#### Data for processing

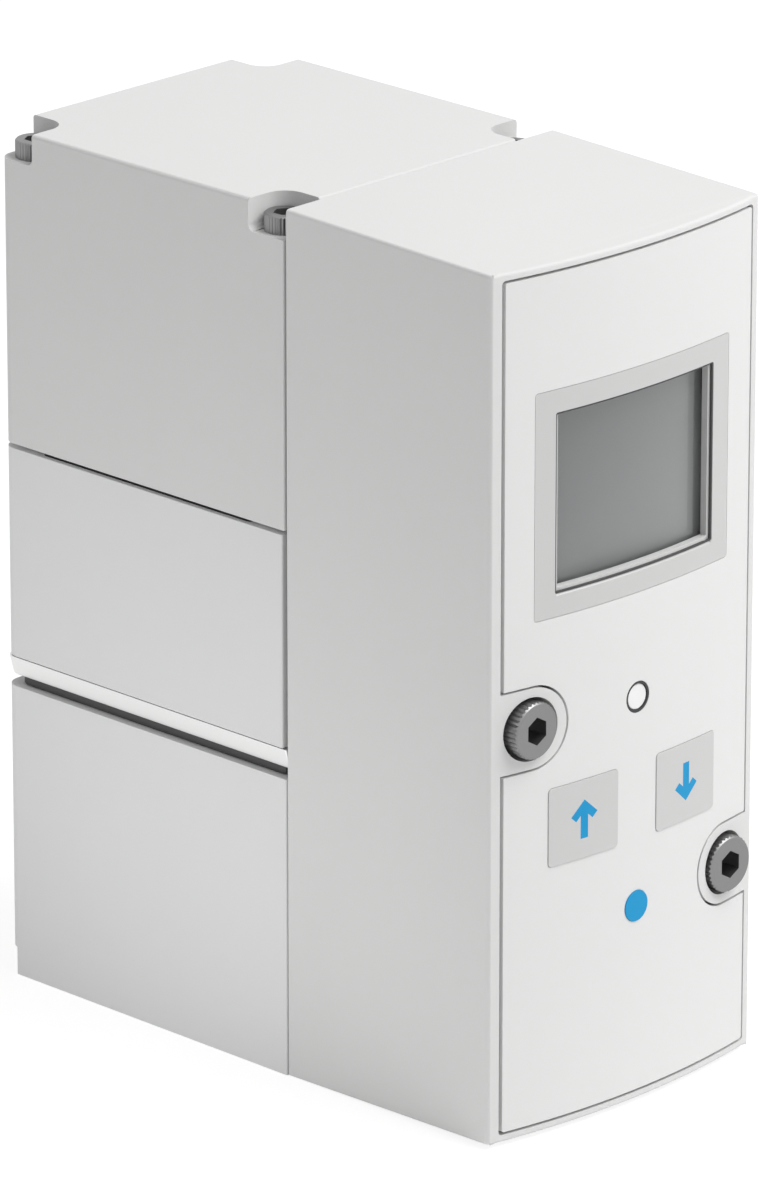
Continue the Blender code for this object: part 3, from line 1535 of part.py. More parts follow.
def plug_connector(shell_finish, insert_finish, pin_finish):
    """M12 plug connector: threaded sleeve, nut inside the cover, moulded insert and pins."""
    end = REAR + CONNECTOR_REACH
    inside = REAR - WALL - NUT_THICKNESS - 2 * SEAT_GAP
    turned(
        "connector_shell",
        [
            (CONNECTOR_BORE, end - inside),
            (CONNECTOR_RADIUS, end - inside),
            (CONNECTOR_RADIUS, end - REAR - SEAT_GAP),
            (CONNECTOR_COLLAR, end - REAR - SEAT_GAP),
            (CONNECTOR_COLLAR, end - REAR - SEAT_GAP - COLLAR_THICKNESS + COLLAR_CHAMFER),
            (CONNECTOR_COLLAR - COLLAR_CHAMFER, end - REAR - SEAT_GAP - COLLAR_THICKNESS),
            (CONNECTOR_RADIUS, end - REAR - SEAT_GAP - COLLAR_THICKNESS),
            (CONNECTOR_RADIUS, COLLAR_CHAMFER),
            (CONNECTOR_RADIUS - COLLAR_CHAMFER, 0),
            (CONNECTOR_BORE, 0),
        ],
        (0, end, CONNECTOR_Z),
        shell_finish,
        axis="Y",
        ring=True,
    )
    outline_solid(
        "connector_nut",
        [hexagon(0, CONNECTOR_Z, NUT_WIDTH), circle(0, CONNECTOR_Z, CONNECTOR_RADIUS + SEAT_GAP)],
        inside + SEAT_GAP,
        REAR - WALL - SEAT_GAP,
        shell_finish,
        axis="Y",
    )
    board_back = PIN_BOARD_Y + BOARD_THICKNESS + FIT_GAP
    outline_solid(
        "connector_insert",
        [circle(0, CONNECTOR_Z, INSERT_RADIUS)]
        + [circle(x, z, PIN_RADIUS + SEAT_GAP, PIN_STEPS) for x, z in connector_pin_points()],
        board_back,
        REAR + INSERT_FRONT,
        insert_finish,
        axis="Y",
    )
    for i, (x, z) in enumerate(connector_pin_points()):
        tip = (x, REAR + PIN_END, z)
        rod(f"contact_pin_{i + 1}", (x, board_back, z), tip, PIN_RADIUS, pin_finish, sides=PIN_STEPS)


def build():
    start_scene()
    shell_grey = finish_of("shell_grey", (0.78, 0.78, 0.78), 0.45)
    body_grey = finish_of("body_grey", (0.74, 0.74, 0.75), 0.5)
    band_grey = finish_of("band_grey", (0.85, 0.85, 0.85), 0.4)
    panel_grey = finish_of("panel_grey", (0.8, 0.8, 0.8), 0.4)
    bezel_grey = finish_of("bezel_grey", (0.68, 0.68, 0.68), 0.45)
    key_grey = finish_of("key_grey", (0.62, 0.62, 0.62), 0.6)
    key_blue = finish_of("key_blue", (0.01, 0.35, 0.66), 0.5)
    seal_black = finish_of("seal_black", (0.02, 0.02, 0.02), 0.8)
    screw_steel = finish_of("screw_steel", (0.45, 0.45, 0.45), 0.35, 1.0)
    lens_clear = finish_of("lens_clear", (0.6, 0.62, 0.62), 0.1, 0.0, 0.4)
    display_grey = finish_of("display_grey", (0.2, 0.21, 0.21), 0.3)
    lamp_white = finish_of("lamp_white", (0.95, 0.95, 0.95), 0.3)
    board_green = finish_of("board_green", (0.02, 0.2, 0.08), 0.5)
    part_black = finish_of("part_black", (0.03, 0.03, 0.03), 0.5)
    brass = finish_of("brass", (0.75, 0.55, 0.25), 0.3, 1.0)
    nickel = finish_of("nickel", (0.65, 0.63, 0.6), 0.3, 1.0)
    lower_block(body_grey)
    base_gasket(seal_black)
    intermediate_plate(band_grey)
    middle_block(body_grey)
    upper_seal(seal_black)
    top_cover(shell_grey)
    front_shell(shell_grey)
    shell_gasket(seal_black)
    front_panel(panel_grey)
    display_bezel(bezel_grey)
    display_lens(lens_clear)
    display_module(display_grey)
    status_light_guide(lamp_white)
    keys(key_grey, key_blue)
    key_switches(part_black)
    key_board(board_green)
    main_board(board_green)
    front_screws(screw_steel)
    cover_screws(screw_steel)
    base_screws(screw_steel)
    piston(nickel)
    piston_seal(seal_black)
    poppet(brass, seal_black)
    poppet_spring(screw_steel)
    bottom_plug(nickel, seal_black)
    exhaust_filter(brass)
    pilot_stage(part_black, part_black, nickel)
    boards_and_header(board_green, part_black)
    plug_connector(nickel, part_black, brass)


build()
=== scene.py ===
"""Electro pneumatic regulator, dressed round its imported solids. Metres, X right, Y back, Z up."""

import json
import math

import bmesh
import bpy
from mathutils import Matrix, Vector

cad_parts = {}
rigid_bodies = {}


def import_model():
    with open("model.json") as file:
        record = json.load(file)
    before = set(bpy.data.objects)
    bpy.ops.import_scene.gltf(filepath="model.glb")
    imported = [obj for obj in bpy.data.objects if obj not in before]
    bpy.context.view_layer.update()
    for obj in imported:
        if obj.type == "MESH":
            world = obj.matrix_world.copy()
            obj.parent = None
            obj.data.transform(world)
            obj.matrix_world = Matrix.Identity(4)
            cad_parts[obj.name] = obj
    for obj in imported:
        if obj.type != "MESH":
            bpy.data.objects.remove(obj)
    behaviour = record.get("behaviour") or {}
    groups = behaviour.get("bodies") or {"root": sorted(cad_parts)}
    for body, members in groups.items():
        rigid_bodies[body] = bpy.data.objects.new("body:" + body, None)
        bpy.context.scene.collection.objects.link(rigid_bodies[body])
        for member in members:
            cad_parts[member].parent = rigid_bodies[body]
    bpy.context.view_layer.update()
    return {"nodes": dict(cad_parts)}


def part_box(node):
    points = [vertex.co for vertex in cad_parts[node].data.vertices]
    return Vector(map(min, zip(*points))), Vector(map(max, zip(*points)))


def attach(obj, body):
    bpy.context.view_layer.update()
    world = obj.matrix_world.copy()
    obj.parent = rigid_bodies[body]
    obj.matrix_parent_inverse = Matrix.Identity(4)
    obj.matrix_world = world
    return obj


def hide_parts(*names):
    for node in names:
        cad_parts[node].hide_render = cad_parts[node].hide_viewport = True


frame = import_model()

MM = 0.001

# Camera. It stands to the left of the front and a little above the cover, more than ten times the
# height of the housing away, so that the upright edges stay almost parallel.
camera_azimuth = math.radians(-45.5)
camera_elevation = math.radians(19.5)
camera_distance = 1150 * MM
camera_target = Vector((0, -5.3 * MM, 52.8 * MM))
backward = Vector((
    math.sin(camera_azimuth) * math.cos(camera_elevation),
    -math.cos(camera_azimuth) * math.cos(camera_elevation),
    math.sin(camera_elevation),
))
bpy.ops.object.camera_add(
    location=camera_target + backward * camera_distance,
    rotation=backward.to_track_quat("Z", "Y").to_euler(),
)
camera = bpy.context.object
camera.name = "camera"
camera.data.sensor_fit = "VERTICAL"
camera.data.sensor_height = 36
camera.data.lens = 289
camera.data.clip_end = 20
bpy.context.scene.camera = camera
bpy.context.scene.view_settings.view_transform = "Standard"


# Studio. A wide white sheet lies under the regulator in a white room, and both look brighter than
# they shine on it. A soft lamp stands high on the right of the front, a weak one low on the left.
def seen_rays(nodes, links):
    """A socket that is one for what is seen directly, in a glossy face or through plastic."""
    rays = nodes.new("ShaderNodeLightPath")
    direct = nodes.new("ShaderNodeMath")
    direct.operation = "MAXIMUM"
    seen = nodes.new("ShaderNodeMath")
    seen.operation = "MAXIMUM"
    links.new(rays.outputs["Is Camera Ray"], direct.inputs[0])
    links.new(rays.outputs["Is Glossy Ray"], direct.inputs[1])
    links.new(direct.outputs[0], seen.inputs[0])
    links.new(rays.outputs["Is Transmission Ray"], seen.inputs[1])
    return seen.outputs[0]


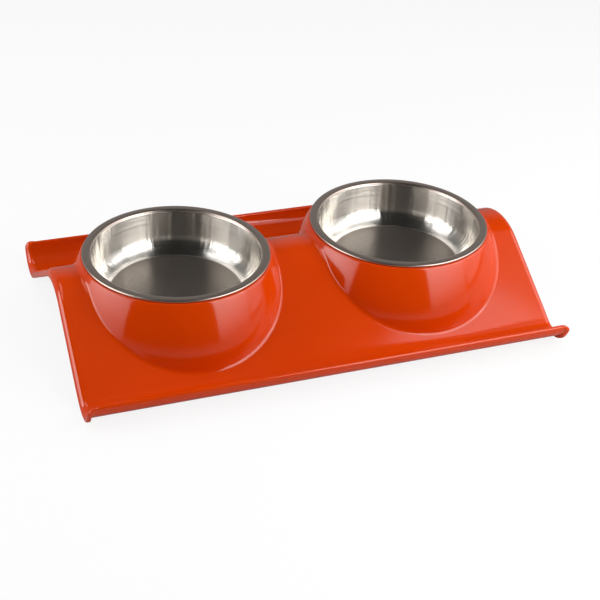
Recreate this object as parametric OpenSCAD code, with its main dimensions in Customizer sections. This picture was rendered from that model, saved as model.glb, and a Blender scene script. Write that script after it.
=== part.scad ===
// Double pet bowl: two drop-in steel bowls in a wave-shaped moulded tray.
// X runs along the tray, +Y to its rear and +Z up. The origin is on the floor,
// under the middle of the tray.

/* [Tray] */
// Thickness of the moulded sheet
sheet_t = 3.2; // [2.5:0.1:4]
// Drop from the bowls' rims to the top of the crest
crest_drop = 5.7; // [4:0.1:8]
// Radius of the crest, on the top surface
crest_r = 44; // [36:0.5:50]
// Distance from a dome's foot to the bottom of a trough, with the dome in the
// middle of the wave
trough_margin = 8.5; // [7:0.1:12]
// Distance from a dome's foot to the end of the tray
end_margin = 6.8; // [5:0.1:20]
// Radius of the troughs, on the top surface
trough_r = 15; // [12:0.5:18]
// Height of the sheet's underside above the floor, at the troughs
trough_lift = 3.6; // [3.2:0.1:5]
// Angle that a trough turns through, from its bottom to the end of its lip
lip_angle = 75; // [55:1:85]

/* [End skirts] */
// Depth of the skirt that closes each end, from the top surface
skirt_depth = 5.6; // [4.5:0.1:6.2]
// Thickness of the skirt
skirt_t = 3; // [2:0.1:4]
// Radius of the edge between the top surface and the skirt
edge_r = 2.8; // [1:0.1:3.2]
// Radius of the lips' corners, seen from the front
corner_r = 5; // [2:0.5:7]

/* [Domes] */
// Gap between the feet of the two domes
dome_gap = 5.6; // [4:0.1:14]
// Distance of the bowls behind the middle of the wave
bowl_back = 2.5; // [0:0.1:3]
// Height of the bowls' rims above the floor
rim_height = 57.5; // [56:0.1:60]
// How far the bowl's rim stands out over the top of the dome
rim_overhang = 0.4; // [0:0.1:0.8]
// Growth of the dome's radius from its top to its foot
dome_flare = 16.6; // [12:0.1:20]
// Drop from the rim to the foot of the dome
dome_drop = 45; // [40:0.5:48]
// Radius of the dome's bulging side
dome_side_r = 140; // [100:1:200]
// Thickness of the flat ring that the bowl sits on
seat_t = 2.6; // [2:0.1:3.5]

/* [Bowls] */
// Diameter over the bowl's rolled rim
bowl_d = 130; // [110:1:160]
// Width of the flat rim, from the line where the wall would meet it
rim_w = 6.2; // [5:0.1:8]
// Inner depth of the bowl
bowl_depth = 31.5; // [24:0.5:36]
// Thickness of the steel
steel_t = 0.8; // [0.5:0.1:1]
// Taper of the wall, from the vertical
wall_taper = 3; // [0:0.5:6]
// Inside radius between the bowl's wall and its floor
fillet_r = 12.5; // [6:0.5:16]
// Radius of the bend from the wall to the rim, on the underside
bend_r = 0.6; // [0.3:0.1:0.8]
// Radius of the rim's rolled edge
bead_r = 0.8; // [0.6:0.05:0.9]

/* [Feet] */
// Diameter of a rubber foot's pad
foot_d = 10; // [8:0.5:12]
// Thickness of the pad
pad_t = 2; // [1.8:0.1:2.4]
// Radius of the pad's lower edge
pad_edge_r = 0.6; // [0.2:0.1:1]
// Diameter of the stem that holds the foot in its boss
stem_d = 5; // [4:0.1:6]
// Length of the stem
stem_l = 4.2; // [3:0.1:4.5]
// Diameter of the boss under the tray
boss_d = 11; // [9:0.5:13]
// Distance from the end of the tray to a foot's axis
foot_inset_x = 24; // [20:0.5:40]
// Distance from the bottom of a trough to a foot's axis
foot_inset_y = 12.2; // [11:0.1:18]

/* [Clearances] */
// Gap between the rim's underside and its seat
seat_gap = 0.05; // [0.02:0.01:0.2]
// Gap between the bowl's wall and the hole in the dome
hole_gap = 0.8; // [0.4:0.1:1.2]
// Gap between the rolled edge and the rebate round the seat
bead_gap = 0.25; // [0.2:0.05:0.5]
// Gap round a foot's stem, and between its pad and the boss
stem_gap = 0.05; // [0.02:0.01:0.1]
// Room past the end of a foot's stem
stem_end_gap = 0.6; // [0.3:0.1:1]

/* [Hidden] */
$fn = 120;
tray_orange = "orangered";
bowl_steel = "silver";
foot_rubber = "dimgray";
// How far a cut runs past what it cuts
overrun = 1;
// Hair by which a piece that ends in a wider one is thinner and goes deeper
seam_lap = 0.01;

mouth_r = bowl_d / 2 - rim_w;
dome_top_r = bowl_d / 2 - rim_overhang;
dome_foot_r = dome_top_r + dome_flare;
// Distance between the axes of the two bowls
bowl_spacing = 2 * dome_foot_r + dome_gap;
// Distance between the bottoms of the front and the rear trough
trough_spacing = 2 * (dome_foot_r + trough_margin);
half_length = bowl_spacing / 2 + dome_foot_r + end_margin;
tray_length = 2 * half_length;
crest_height = rim_height - crest_drop;

// Centres of the crest's and the rear trough's arcs, as Y and Z
crest_centre = [0, crest_height - crest_r];
trough_centre = [trough_spacing / 2, trough_lift + sheet_t + trough_r];
centres_step = trough_centre - crest_centre;
// Slope and length of the straight stretch that is tangent to both arcs
slope = asin((crest_r + trough_r) / norm(centres_step)) - atan2(centres_step[1], centres_step[0]);
slope_length = sqrt(pow(norm(centres_step), 2) - pow(crest_r + trough_r, 2));
straight_up = 180;

half_sheet = sheet_t / 2;
// Top of a lip, without its rounding
lip_top = trough_centre[1] - (trough_r + half_sheet) * cos(lip_angle) + half_sheet;
lip_corner = [half_length - corner_r, lip_top - corner_r];

// Heights of the seat and of the rebate that clears the rolled edge
seat_z = rim_height - steel_t - seat_gap;
rebate_z = rim_height - 2 * bead_r - bead_gap;
bead_centre = [bowl_d / 2 - bead_r, rim_height - bead_r];
rebate_r = bead_centre[0] - bead_r - bead_gap;
hole_r = mouth_r + steel_t + hole_gap;
// Centre of the dome's side, from two points that the side passes through
side_top = [dome_top_r, rim_height];
side_foot = [dome_foot_r, rim_height - dome_drop];
side_chord = side_foot - side_top;
side_sag = sqrt(pow(dome_side_r, 2) - pow(norm(side_chord) / 2, 2));
side_normal = [side_chord[1], -side_chord[0]] / norm(side_chord);
side_centre = (side_top + side_foot) / 2 + side_sag * side_normal;

// Turn from the floor to the wall, and the directions out of the wall and down
// along it, in the bowl's section
wall_turn = 90 - wall_taper;
wall_out = [cos(wall_taper), -sin(wall_taper)];
wall_down = [-sin(wall_taper), -cos(wall_taper)];
mouth_point = [mouth_r, rim_height];
// Where the wall's inner line is, for a centre that touches it
function beside_wall(height, off) =
    mouth_point + off * wall_out
    + wall_down * (rim_height + off * wall_out[1] - height) / cos(wall_taper);
floor_z = rim_height - bowl_depth;
fillet_centre = beside_wall(floor_z + fillet_r, -fillet_r);
bend_centre = beside_wall(rim_height - steel_t - bend_r, bend_r + steel_t);

// Bottom of a boss and top of the stem's hole in it
boss_z = pad_t + stem_gap;
bore_top = pad_t + stem_l + stem_end_gap;

// A point at a radius from a centre, at an angle from straight down
function from_below(centre, radius, angle) = centre + radius * [sin(angle), -cos(angle)];

// The sheet's own section, cut along the tray: a plate with a round edge and a
// short skirt at each end, all drawn in by a hair's width. The first axis is
// the depth under the top surface
module sheet_profile(inset) {
    translate([inset, edge_r - half_length])
        square([sheet_t - 2 * inset, tray_length - 2 * edge_r]);
    for (end = [0, 1])
        mirror([0, end]) {
            translate([edge_r, half_length - edge_r])
                intersection() {
                    circle(r = edge_r - inset);
                    translate([-edge_r, 0])
                        square(edge_r);
                }
            translate([edge_r, half_length - skirt_t + inset])
                square([skirt_depth - edge_r - inset, skirt_t - 2 * inset]);
        }
}

// Turns the axes so that the first runs out from a centre at an angle from
// straight down, the second follows the turn and the third lies along X
module at_turn(centre, angle) {
    translate([0, centre[0], centre[1]])
        rotate([0, 90, 0])
            rotate([0, 0, angle])
                children();
}

// The wave: the profile turned over the crest, drawn down both slopes and
// turned up through both troughs
module wave() {
    at_turn(crest_centre, straight_up - slope)
        rotate_extrude(angle = 2 * slope)
            translate([crest_r, 0])
                mirror([1, 0])
                    sheet_profile(0);
    for (side = [0, 1])
        mirror([0, side, 0])
            at_turn(trough_centre, -slope) {
                translate([0, seam_lap, 0])
                    rotate([90, 0, 0])
                        linear_extrude(height = slope_length + 2 * seam_lap)
                            translate([trough_r, 0])
                                sheet_profile(seam_lap);
                rotate_extrude(angle = slope + lip_angle)
                    translate([trough_r, 0])
                        sheet_profile(0);
            }
}

// The rounded ends of the two lips
module lip_ends() {
    for (side = [0, 1])
        mirror([0, side, 0])
            at_turn(trough_centre, lip_angle)
                translate([trough_r + half_sheet, 0, edge_r + seam_lap - half_length])
                    cylinder(r = half_sheet - seam_lap, h = tray_length - 2 * (edge_r + seam_lap));
}

// What is cut from the lips' outer corners, seen from the front
module corner_cut() {
    for (end = [0, 1], side = [0, 1])
        mirror([end, 0, 0])
            mirror([0, side, 0])
                translate([lip_corner[0], trough_centre[0], lip_corner[1]])
                    difference() {
                        cube([corner_r + overrun, trough_r + skirt_depth + overrun, corner_r + overrun]);
                        rotate([-90, 0, 0])
                            cylinder(r = corner_r, h = trough_r + skirt_depth + overrun);
                    }
}

// Everything below the middle of the sheet, from trough to trough
module below_sheet() {
    rotate([90, 0, 90])
        translate([0, 0, -half_length])
            linear_extrude(height = tray_length) {
                translate(crest_centre)
                    circle(r = crest_r - half_sheet);
                for (side = [0, 1])
                    mirror([side, 0])
                        difference() {
                            polygon([
                                [0, -overrun],
                                crest_centre,
                                from_below(crest_centre, crest_r - half_sheet, straight_up - slope),
                                from_below(trough_centre, trough_r + half_sheet, -slope),
                                trough_centre,
                                [trough_centre[0], -overrun]
                            ]);
                            translate(trough_centre)
                                circle(r = trough_r + half_sheet);
                        }
            }
}

// Half the dome's section, some depth under its side and up to a height
module dome_area(depth, top) {
    intersection() {
        translate(side_centre)
            circle(r = dome_side_r - depth);
        square([dome_side_r, top]);
    }
}

// Puts the bowl's or the dome's shape on the left or the right axis
module at_bowl(side) {
    translate([side * bowl_spacing / 2, bowl_back, 0])
        children();
}

// The outside of a dome, with the seat and the rebate round it
module dome_body() {
    rotate_extrude() {
        dome_area(0, rebate_z);
        square([rebate_r, seat_z]);
    }
}

// The room inside a dome, and the hole that the bowl drops through
module dome_room() {
    rotate_extrude() {
        dome_area(sheet_t, seat_z - seat_t);
        square([hole_r, seat_z + overrun]);
    }
}

// Puts a shape at one foot: side -1 is left, end -1 is front
module at_foot(side, end) {
    translate([side * (half_length - foot_inset_x), end * (trough_spacing / 2 - foot_inset_y), 0])
        children();
}

module tray() {
    color(tray_orange)
        difference() {
            union() {
                wave();
                lip_ends();
                difference() {
                    for (side = [-1, 1])
                        at_bowl(side) dome_body();
                    below_sheet();
                }
                intersection() {
                    for (side = [-1, 1], end = [-1, 1])
                        at_foot(side, end)
                            translate([0, 0, boss_z])
                                cylinder(d = boss_d, h = crest_height);
                    below_sheet();
                }
            }
            for (side = [-1, 1])
                at_bowl(side) dome_room();
            for (side = [-1, 1], end = [-1, 1])
                at_foot(side, end)
                    cylinder(r = stem_d / 2 + stem_gap, h = bore_top);
            corner_cut();
        }
}

// A band between two radii round a centre, over a turn from an angle that is
// counted from straight down
module arc_band(centre, inner, outer, start, turn) {
    intersection() {
        translate(centre)
            difference() {
                circle(r = outer);
                circle(r = inner);
            }
        polygon([
            centre,
            from_below(centre, 2 * outer, start),
            from_below(centre, 2 * outer, start + turn / 2),
            from_below(centre, 2 * outer, start + turn)
        ]);
    }
}

// Half the bowl's section, as a strip of steel: floor, fillet, wall, bend, flat
// rim and rolled edge
module bowl_section() {
    translate([0, floor_z - steel_t])
        square([fillet_centre[0], steel_t]);
    arc_band(fillet_centre, fillet_r, fillet_r + steel_t, 0, wall_turn);
    polygon([
        fillet_centre + fillet_r * wall_out,
        fillet_centre + (fillet_r + steel_t) * wall_out,
        bend_centre - bend_r * wall_out,
        bend_centre - (bend_r + steel_t) * wall_out
    ]);
    arc_band(bend_centre, bend_r, bend_r + steel_t, straight_up, wall_turn);
    translate([bend_centre[0], rim_height - steel_t])
        square([bead_centre[0] - bend_centre[0], steel_t]);
    translate(bead_centre)
        circle(r = bead_r);
}

module bowl() {
    color(bowl_steel)
        rotate_extrude()
            bowl_section();
}

module bowl_left() {
    at_bowl(-1) bowl();
}

module bowl_right() {
    at_bowl(1) bowl();
}

module foot() {
    color(foot_rubber)
        rotate_extrude() {
            square([foot_d / 2 - pad_edge_r, pad_t]);
            translate([0, pad_edge_r])
                square([foot_d / 2, pad_t - pad_edge_r]);
            translate([foot_d / 2 - pad_edge_r, pad_edge_r])
                circle(r = pad_edge_r);
            square([stem_d / 2, pad_t + stem_l]);
        }
}

module foot_front_left() {
    at_foot(-1, -1) foot();
}

module foot_front_right() {
    at_foot(1, -1) foot();
}

module foot_rear_left() {
    at_foot(-1, 1) foot();
}

module foot_rear_right() {
    at_foot(1, 1) foot();
}

tray();
bowl_left();
bowl_right();
foot_front_left();
foot_front_right();
foot_rear_left();
foot_rear_right();
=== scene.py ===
# %% [markdown]
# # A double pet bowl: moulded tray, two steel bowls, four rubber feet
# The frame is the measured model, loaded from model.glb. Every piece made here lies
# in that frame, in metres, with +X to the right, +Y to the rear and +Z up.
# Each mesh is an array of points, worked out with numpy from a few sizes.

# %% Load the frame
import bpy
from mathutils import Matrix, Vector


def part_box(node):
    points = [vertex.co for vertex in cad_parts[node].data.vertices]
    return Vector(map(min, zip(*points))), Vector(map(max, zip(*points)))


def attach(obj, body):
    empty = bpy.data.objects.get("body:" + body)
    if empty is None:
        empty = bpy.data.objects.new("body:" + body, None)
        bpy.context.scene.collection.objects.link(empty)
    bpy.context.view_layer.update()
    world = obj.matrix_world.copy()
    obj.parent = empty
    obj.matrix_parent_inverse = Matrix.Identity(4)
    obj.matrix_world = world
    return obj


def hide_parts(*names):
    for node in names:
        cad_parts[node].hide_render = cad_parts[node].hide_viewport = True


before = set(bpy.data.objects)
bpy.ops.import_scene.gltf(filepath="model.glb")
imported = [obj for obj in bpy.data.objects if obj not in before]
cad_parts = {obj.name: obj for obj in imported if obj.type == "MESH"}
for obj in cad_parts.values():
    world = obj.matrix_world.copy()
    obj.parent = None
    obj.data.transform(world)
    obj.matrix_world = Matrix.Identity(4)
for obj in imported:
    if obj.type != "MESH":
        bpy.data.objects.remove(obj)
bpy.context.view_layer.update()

import bmesh
import bpy
import numpy as np
from mathutils import Matrix

MM = 0.001
print("nodes:", sorted(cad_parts))

# %% [markdown]
# ## Sizes
# What the frame knows is read from it: how long the tray is, where the bowls
# hang and how high their rims are. The rest are the sizes of the mould, which
# are written here once.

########

Among the lines above, find the one with "base_screws(screw_steel)" and the one with "for body, members". Quote both and everything between them, exactly.

Answer to this problem
    base_screws(screw_steel)
    piston(nickel)
    piston_seal(seal_black)
    poppet(brass, seal_black)
    poppet_spring(screw_steel)
    bottom_plug(nickel, seal_black)
    exhaust_filter(brass)
    pilot_stage(part_black, part_black, nickel)
    boards_and_header(board_green, part_black)
    plug_connector(nickel, part_black, brass)


build()
=== scene.py ===
"""Electro pneumatic regulator, dressed round its imported solids. Metres, X right, Y back, Z up."""

import json
import math

import bmesh
import bpy
from mathutils import Matrix, Vector

cad_parts = {}
rigid_bodies = {}


def import_model():
    with open("model.json") as file:
        record = json.load(file)
    before = set(bpy.data.objects)
    bpy.ops.import_scene.gltf(filepath="model.glb")
    imported = [obj for obj in bpy.data.objects if obj not in before]
    bpy.context.view_layer.update()
    for obj in imported:
        if obj.type == "MESH":
            world = obj.matrix_world.copy()
            obj.parent = None
            obj.data.transform(world)
            obj.matrix_world = Matrix.Identity(4)
            cad_parts[obj.name] = obj
    for obj in imported:
        if obj.type != "MESH":
            bpy.data.objects.remove(obj)
    behaviour = record.get("behaviour") or {}
    groups = behaviour.get("bodies") or {"root": sorted(cad_parts)}
    for body, members in groups.items():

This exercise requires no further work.